### To do
Within the material below, transcribe exactly the lines from the one holding "build_board(parts, wood)" through the one holding "obj.matrix_parent_inverse = Matrix.Identity(4)", keeping both ends and skipping the rest.

### Raw data
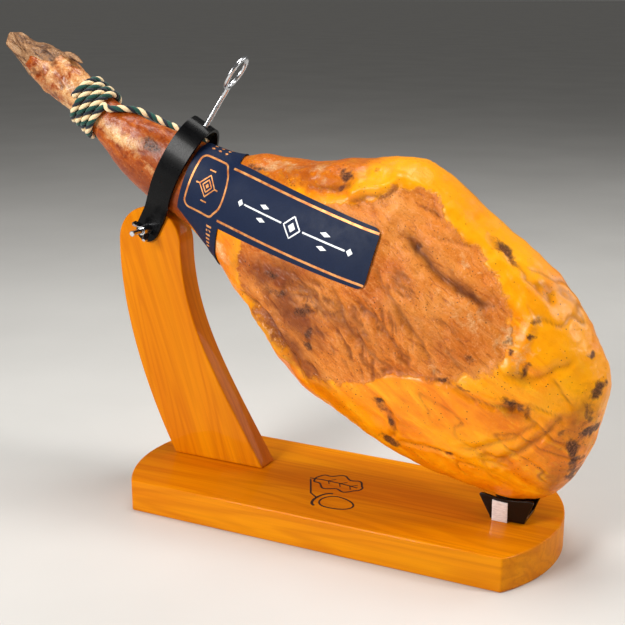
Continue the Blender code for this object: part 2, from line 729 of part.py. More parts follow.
def build_label(collection, material, skin):
    """Band columns carry rows up to the wrapped ends, tongue columns only the middle rows."""
    lift = GAP + LABEL_THICK / 2 + 0.0008
    rows, wrap_rows = 3, 8
    band_columns, tongue_columns = 6, 14
    grid = [label_column(column / band_columns, rows, wrap_rows)
            for column in range(band_columns + 1)]
    for column in range(1, tongue_columns + 1):
        share = column / tongue_columns
        distance = LABEL_BAND + (LABEL_LENGTH - LABEL_BAND) * share
        corner = max(0.0, distance - (LABEL_LENGTH - LABEL_CORNER))
        half = LABEL_HALF + (LABEL_END_HALF - LABEL_HALF) * share
        half -= LABEL_CORNER - math.sqrt(max(LABEL_CORNER ** 2 - corner ** 2, 0.0))
        grid.append([(distance, half * row / rows) for row in range(-rows, rows + 1)])
    bm = bmesh.new()
    columns = [[bm.verts.new(label_point(skin, distance, reach, lift)) for distance, reach in column]
               for column in grid]
    for here, there in zip(columns, columns[1:]):
        if len(there) < len(here):
            here = here[wrap_rows:-wrap_rows]
        for row in range(len(here) - 1):
            bm.faces.new((here[row], there[row], there[row + 1], here[row + 1]))
    label = add_object("label", mesh_from_bmesh("label", bm), collection, material)
    solid = label.modifiers.new("thickness", "SOLIDIFY")
    solid.thickness = LABEL_THICK
    solid.offset = 0
    shade_round(label, 50)
    return label


def main():
    remove_old_objects()
    parts = new_collection("cured_ham_on_stand")
    cutters = new_collection("cutters")
    wood = make_material("varnished_pine", (0.87, 0.36, 0.02), 0.25)
    black_steel = make_material("black_steel", (0.012, 0.013, 0.015), 0.3, 0.6)
    steel = make_material("bright_steel", (0.72, 0.73, 0.74), 0.25, 1.0)
    band_steel = make_material("band_steel", (0.75, 0.75, 0.74), 0.35, 1.0)
    black_pad = make_material("black_pad", (0.015, 0.012, 0.011), 0.3)
    rope_fibre = make_material("rope_fibre", (0.55, 0.50, 0.36), 0.9)
    card = make_material("navy_card", (0.008, 0.020, 0.060), 0.45)
    cured_meat = make_material("cured_meat", (0.80, 0.33, 0.03), 0.35)

    build_board(parts, wood)
    build_upright(parts, cutters, wood)
    build_collar(parts, cutters, black_steel)
    build_pivot_bolt(parts, steel)
    build_wing_nut(parts, cutters, steel)
    build_cradle(parts, black_pad)
    build_cradle_band(parts, band_steel)
    ham = build_ham(parts, cutters, cured_meat)
    bpy.context.view_layer.update()
    skin = skin_of(ham)
    build_clamp_screw(parts, cutters, steel, skin)
    build_rope(parts, rope_fibre, skin)
    build_label(parts, card, skin)


main()
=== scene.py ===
"""Looks of the cured ham on its wooden stand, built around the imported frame.

Metres, +Z up. The frame's origin is the centre of the board's underside, +X runs towards the
butt of the ham and +Y away from its front. Shapes that finer meshes replace repeat the frame's
own dimensions.
"""

import math

import bmesh
import bpy
import numpy as np
from mathutils import Matrix, Vector, noise
from mathutils.bvhtree import BVHTree


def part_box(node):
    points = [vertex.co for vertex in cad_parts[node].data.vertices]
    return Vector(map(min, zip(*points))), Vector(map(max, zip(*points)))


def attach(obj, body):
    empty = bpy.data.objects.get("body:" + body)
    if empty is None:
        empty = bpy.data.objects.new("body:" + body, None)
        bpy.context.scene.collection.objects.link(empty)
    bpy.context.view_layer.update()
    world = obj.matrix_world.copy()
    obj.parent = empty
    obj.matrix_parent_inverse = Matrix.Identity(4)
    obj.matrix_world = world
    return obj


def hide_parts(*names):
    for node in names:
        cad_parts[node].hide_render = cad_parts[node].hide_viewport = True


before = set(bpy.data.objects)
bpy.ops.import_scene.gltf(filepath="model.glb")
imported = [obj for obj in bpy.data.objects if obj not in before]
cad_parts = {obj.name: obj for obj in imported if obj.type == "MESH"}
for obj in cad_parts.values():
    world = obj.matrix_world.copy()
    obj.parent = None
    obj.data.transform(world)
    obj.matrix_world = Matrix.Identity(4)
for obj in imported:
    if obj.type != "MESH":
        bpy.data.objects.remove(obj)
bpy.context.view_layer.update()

STAND = "stand"
CLAMP = "clamp"
GAP = 0.0003
MID_Y = 0.013            # middle plane of the upright, the collar and the shank
Y_AXIS = Vector((0, 1, 0))

# Stand
BOARD_EDGE = 0.400
BOARD_END_RISE = 0.0285
EDGE_ROUND = 0.0018
UPRIGHT_THICK = 0.028
UPRIGHT_FOOT = (-0.2012, -0.0926)
UPRIGHT_HEAD = (-0.2262, 0.2670)
HEAD_RADIUS = 0.0385
PIVOT = Vector((-0.2262, MID_Y, 0.2822))
COLLAR_TILT = math.radians(29.5)
STRAP_WIDTH = 0.0268
STRAP_THICK = 0.003
COLLAR_RISE = 0.1300
BOLT_RADIUS = 0.003
SCREW_TILT = math.radians(34.0)
SCREW_RADIUS = 0.0029
SCREW_PLAY = 0.0004
SCREW_SHIFT = (0.004, -0.003)
RING_RADIUS = 0.0172
RING_WIRE = 0.0024
RING_TURN = math.radians(98)
RING_CENTRE_RISE = 0.0655
THREAD_PITCH = 0.0012
THREAD_DEPTH = 0.00035
CRADLE_BOTTOM = (0.1640, 0.1975)
CRADLE_FLARE = (-0.0135, 0.0095)
CRADLE_MID_Y = 0.0050
CRADLE_HALF_BOTTOM = 0.0155
CRADLE_HALF_TOP = 0.0160
CRADLE_RISE = 0.0241
CRADLE_DIP = 0.0042
CRADLE_THICK = 0.003
BAND_RANGE = (0.1658, 0.1812)
BAND_THICK = 0.0012

BURNT_MARK_SCALE = 1.25

# Rope
ROPE_RADIUS = 0.0037
ROPE_PITCH = 0.0081
ROPE_STAND_OFF = 0.0010
ROPE_FRONT_PASSES = 4
ROPE_LAY = 0.0200        # length of one twist of the strands

# Ham
HAM_ORIGIN = Vector((-0.190, MID_Y, 0.350))
HAM_TURN = 35             # slope of its axis in degrees
HAM_SLOPE = math.radians(HAM_TURN)
HAM_AXIS = Vector((math.cos(HAM_SLOPE), 0, -math.sin(HAM_SLOPE)))
HAM_UP = Vector((math.sin(HAM_SLOPE), 0, math.cos(HAM_SLOPE)))
HAM_DRIFT = -0.016
HAM_RINGS = 430
HAM_SIDES = 224
BOX_MARGIN = 0.0001
FRONT_CROWDING = 0.42    # draws the sides together at the front, which has the finest relief
# Each station: distance along the axis, upper edge, lower edge, half thickness, fullness
HAM_STATIONS = (
    (-0.2535, -0.0170, -0.0225, 0.0030, 2.0),   # hoof tip
    (-0.2460, -0.0105, -0.0305, 0.0105, 2.1),
    (-0.2280, -0.0080, -0.0315, 0.0165, 2.2),
    (-0.2050, 0.0013, -0.0365, 0.0195, 2.2),    # coronet
    (-0.1780, 0.0055, -0.0405, 0.0210, 2.1),    # pastern
    (-0.1500, 0.0045, -0.0385, 0.0195, 2.0),
    (-0.1220, 0.0035, -0.0375, 0.0180, 2.0),    # seat of the rope
    (-0.1000, 0.0043, -0.0405, 0.0185, 2.0),
    (-0.0750, 0.0088, -0.0467, 0.0205, 2.0),
    (-0.0450, 0.0176, -0.0526, 0.0235, 2.0),    # hock
    (-0.0100, 0.0302, -0.0533, 0.0246, 2.0),    # under the collar
    (0.0250, 0.0412, -0.0475, 0.0262, 2.0),
    (0.0500, 0.0525, -0.0465, 0.0310, 2.0),     # under the label
    (0.0680, 0.0690, -0.0475, 0.0370, 2.1),
    (0.0900, 0.0815, -0.0500, 0.0430, 2.1),
    (0.1250, 0.1053, -0.0595, 0.0530, 2.2),
    (0.1600, 0.1368, -0.0650, 0.0610, 2.2),
    (0.2000, 0.1690, -0.0830, 0.0680, 2.2),
    (0.2200, 0.1757, -0.0855, 0.0705, 2.2),
    (0.2500, 0.1758, -0.0885, 0.0720, 2.2),     # widest
    (0.3000, 0.1715, -0.0815, 0.0730, 2.2),
    (0.3500, 0.1712, -0.0745, 0.0705, 2.2),
    (0.3950, 0.1638, -0.0640, 0.0645, 2.1),
    (0.4350, 0.1460, -0.0470, 0.0550, 2.1),
    (0.4680, 0.1275, -0.0320, 0.0420, 2.0),
    (0.4885, 0.0870, -0.0145, 0.0290, 2.0),
    (0.4990, 0.0510, 0.0045, 0.0150, 2.0),
    (0.5020, 0.0320, 0.0220, 0.0030, 2.0),      # butt
)
CLEFT_START = -0.2535
CLEFT_LENGTH = 0.042
CLEFT_RISE = -0.0185
CLEFT_WIDTH = 0.0045
CLEFT_DEPTH = 0.62
DEWCLAW_ROOT = (-0.187, 0.0030)
DEWCLAW_TIP = (-0.1575, 0.0125)
DEWCLAW_RADIUS = 0.0052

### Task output
    build_board(parts, wood)
    build_upright(parts, cutters, wood)
    build_collar(parts, cutters, black_steel)
    build_pivot_bolt(parts, steel)
    build_wing_nut(parts, cutters, steel)
    build_cradle(parts, black_pad)
    build_cradle_band(parts, band_steel)
    ham = build_ham(parts, cutters, cured_meat)
    bpy.context.view_layer.update()
    skin = skin_of(ham)
    build_clamp_screw(parts, cutters, steel, skin)
    build_rope(parts, rope_fibre, skin)
    build_label(parts, card, skin)


main()
=== scene.py ===
"""Looks of the cured ham on its wooden stand, built around the imported frame.

Metres, +Z up. The frame's origin is the centre of the board's underside, +X runs towards the
butt of the ham and +Y away from its front. Shapes that finer meshes replace repeat the frame's
own dimensions.
"""

import math

import bmesh
import bpy
import numpy as np
from mathutils import Matrix, Vector, noise
from mathutils.bvhtree import BVHTree


def part_box(node):
    points = [vertex.co for vertex in cad_parts[node].data.vertices]
    return Vector(map(min, zip(*points))), Vector(map(max, zip(*points)))


def attach(obj, body):
    empty = bpy.data.objects.get("body:" + body)
    if empty is None:
        empty = bpy.data.objects.new("body:" + body, None)
        bpy.context.scene.collection.objects.link(empty)
    bpy.context.view_layer.update()
    world = obj.matrix_world.copy()
    obj.parent = empty
    obj.matrix_parent_inverse = Matrix.Identity(4)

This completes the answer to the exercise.